Mike Forte, who represents the area on the Brunswick County board of commissioners, visited Tuesday, taking in the heart-wrenching images of residents’ lives being ripped apart and hugging some as they cried on his shoulder.
‘I talked to one of the FEMA guys that was there,” Forte said, “and I said to him, ‘I pray to God your intent is to buy out every one of the 51, 52 homes and level this whole damn community and never let anybody live there again.'”
Wouldn’t wish this on worst enemy
Brian and Daphene Morris lived in a single-wide trailer for 16 years. Four years ago, they’d finally saved up enough money to buy the Ruby Court Lane home they share with their three daughters.
“This is the dream,” Daphene Morris said Wednesday, gesturing at the house.
The Morris family doesn’t have flood insurance. Why would they? When they asked, they were told their house, like many of their neighbors’, isn’t in a flood zone.

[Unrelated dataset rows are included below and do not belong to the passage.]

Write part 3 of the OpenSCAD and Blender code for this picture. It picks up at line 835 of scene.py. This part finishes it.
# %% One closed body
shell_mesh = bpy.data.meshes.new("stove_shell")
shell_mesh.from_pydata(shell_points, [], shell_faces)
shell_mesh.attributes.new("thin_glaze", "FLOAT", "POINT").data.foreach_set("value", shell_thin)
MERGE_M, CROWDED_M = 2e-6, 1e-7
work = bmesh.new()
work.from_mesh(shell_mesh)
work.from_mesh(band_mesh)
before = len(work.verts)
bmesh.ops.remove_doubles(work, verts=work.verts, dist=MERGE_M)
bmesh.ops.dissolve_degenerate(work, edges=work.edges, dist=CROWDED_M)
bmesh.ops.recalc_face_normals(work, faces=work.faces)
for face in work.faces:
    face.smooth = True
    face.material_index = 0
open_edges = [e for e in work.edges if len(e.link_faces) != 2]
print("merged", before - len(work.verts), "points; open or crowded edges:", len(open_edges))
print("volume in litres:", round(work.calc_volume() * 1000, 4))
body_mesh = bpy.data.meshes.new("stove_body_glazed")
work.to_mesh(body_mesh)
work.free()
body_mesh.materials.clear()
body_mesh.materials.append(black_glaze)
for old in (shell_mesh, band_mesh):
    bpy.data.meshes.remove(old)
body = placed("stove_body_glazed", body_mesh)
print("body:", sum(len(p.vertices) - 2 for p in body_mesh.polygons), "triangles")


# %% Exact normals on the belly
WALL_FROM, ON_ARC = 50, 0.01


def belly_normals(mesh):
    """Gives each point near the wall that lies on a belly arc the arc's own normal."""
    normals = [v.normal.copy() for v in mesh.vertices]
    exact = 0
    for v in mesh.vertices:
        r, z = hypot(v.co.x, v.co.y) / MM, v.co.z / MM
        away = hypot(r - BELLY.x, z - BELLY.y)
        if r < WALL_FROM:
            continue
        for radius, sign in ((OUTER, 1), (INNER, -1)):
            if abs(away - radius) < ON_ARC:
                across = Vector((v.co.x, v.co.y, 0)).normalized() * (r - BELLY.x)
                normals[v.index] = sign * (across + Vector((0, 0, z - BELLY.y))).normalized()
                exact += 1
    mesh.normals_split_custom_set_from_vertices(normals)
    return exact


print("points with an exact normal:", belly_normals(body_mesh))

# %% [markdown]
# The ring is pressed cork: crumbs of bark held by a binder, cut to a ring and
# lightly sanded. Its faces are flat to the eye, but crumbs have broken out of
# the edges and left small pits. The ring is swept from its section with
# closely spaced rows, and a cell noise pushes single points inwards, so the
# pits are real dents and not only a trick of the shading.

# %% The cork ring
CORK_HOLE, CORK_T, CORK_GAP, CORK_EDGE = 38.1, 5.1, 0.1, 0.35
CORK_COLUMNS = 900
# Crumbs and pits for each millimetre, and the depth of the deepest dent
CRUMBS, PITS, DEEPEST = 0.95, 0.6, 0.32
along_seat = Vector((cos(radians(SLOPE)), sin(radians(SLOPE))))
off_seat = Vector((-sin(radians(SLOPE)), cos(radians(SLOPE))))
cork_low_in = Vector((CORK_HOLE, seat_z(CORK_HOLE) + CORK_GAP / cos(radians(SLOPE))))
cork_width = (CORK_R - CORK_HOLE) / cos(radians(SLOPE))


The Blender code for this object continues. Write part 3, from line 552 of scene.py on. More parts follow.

Now, the white building is a shell of its former self, all of the items that make a house a home spread across the front lawn, all of the material that makes it livable in the same pile.
Wednesday morning, a wooden chest stood near the house’s front door, slightly apart from the rest of the family’s possessions. Daphene Morris received the chest when her father died about six years ago.
It contains the only possessions she received from him — children’s drawings, employment records from a career with Cemex and other family memories. Floodwaters smeared the ink on many papers and glued them together, turning a life’s worth of memories into a soggy mess.
“It’s still hard to to walk into the yard and look at it just sitting here,” Morris said. “I can’t throw it in the pile yet.”
Daphene Morris was one of those residents who got her first glimpse of the neighborhood, with flooding reaching the eaves of some homes, on The Weather Channel — an experience she said was surreal.
“Things like this don’t happen to people that we know,” Morris said. “They happen to people far off in other places.”
The Morris family — along with all of their neighbors — is trying to figure out if they can risk their home again becoming one of those far off places someone else is watching on The Weather Channel.
“Our biggest fear is that we rebuild, we put all of our money in it and then it happens again,” Morris said. “I wouldn’t wish this on my worst enemy. I wouldn’t wish this on anyone. I never want to go through this ever again.”